18.) The day the ocean turned into beer
This is an actual weather phenomenon known as a shelf cloud, which happens when warm and cool air collide, forming a weirdly regular barrier, and they’re usually followed by a storm. This one may have picked up some dust, or is filtering the light at a certain angle, accounting for the color.
19.) They should probably put up a fence.
Artist Erik Johansson created this street illusion in 2011 in Stockholm’s Sergelstorg Square. Passerby had a lot of fun playing with it.
20.) The ghost of a tsunami.
These low-lying clouds swept over the Florida coast in 2012. This happens when air holding a lot of moisture experiences a drop in temperature. Cooler air can hold less moisture, so all the water condenses and forms a mist. These mist clouds evaporated again when they fell over the buildings and came into contact with warmer air again.
21.) A miniature, waterless aquarium.
This is known as an “ocean opal,” and features light-refracting facets as well as veins of other minerals, making it look like a tiny underwater scene trapped in stone.
22.) This house disappears into its desert surroundings
Lucid Stead is an art installation project by Phillip K. Smith. This 70-year-old homesteader’s shack was given a makeover with mirrored slats that make it appear to disappear into the landscape. It also lights up at night.
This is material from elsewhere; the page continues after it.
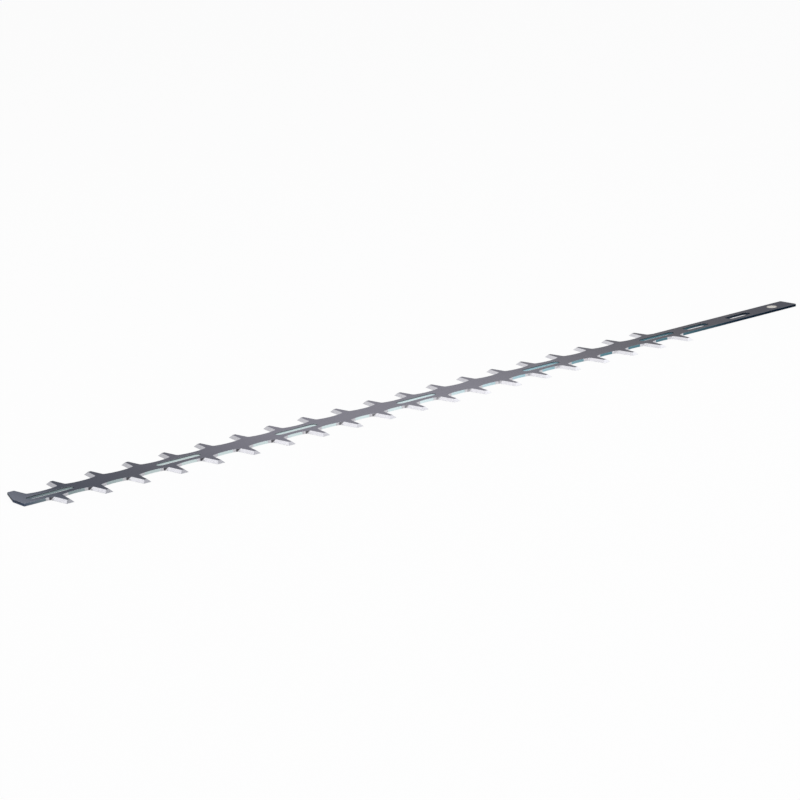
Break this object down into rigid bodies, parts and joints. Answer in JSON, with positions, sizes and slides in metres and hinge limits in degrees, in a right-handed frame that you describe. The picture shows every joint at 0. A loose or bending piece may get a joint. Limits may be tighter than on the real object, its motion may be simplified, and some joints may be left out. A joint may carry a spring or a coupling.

23.) The world’s fluffiest bunny
It might just be me, but the rabbit inside all that fluff (it’s an Angora) cannot possibly be enjoying this.
24.) Where the goth kids come from
This was actually an abandoned–and condemned–house in Germany. It was a popular spot for graffiti artists and could be seen covered in bright pieces of art. However, it was slated for demolition, and, as a farewell, artists Erik Sturm and Simon Jung painted it all black. The house was demolished, but you can still see it on Google Maps.
25.) Stained glass landscape
These are terraced rice paddies in China’s Yunnan Province. The colors come from algae that grows in the water-saturated paddies, as well as from reflections of the sky
26.) Projections turn trees into faces monstrous and serene.
These light projections in Cambodia transformed ordinary trees into gods and demons. They were photographed by Clement Briend
27.) A dizzying cathedral ceiling
The Sagrada Família Cathedral in Barcelona was designed by Antoni Gaudi, who designed a lot of the city’s famous buildings. Construction on the church began in 1882, and is still not complete. It’s projected completion is in 2026, a century after Gaudi’s death.
28.) Rendering car…
It might look like an artist is about to place an image of a car in this photo, but that outline exists in the physical world. It’s a wire sculpture by artist Benedict Radcliffe.
29.) Do not adjust your screen
Though it looks like a screen glitch, this is actually an intricately-carved wooden cabinet by designer Ferruccio Laviani. It combines traditional woodwork with a very modern visual phenomenon.
30.) World arm-wrestling champion is tired of your sophomoric jokes.
We’re sure Matthias Schlitte has heard all the jokes before; he even has the nickname “Hellboy.” He was actually born with a genetic defect that resulted in his right forearm bone 33% larger than his typically-proportioned left one. Which makes for good arm wrestling.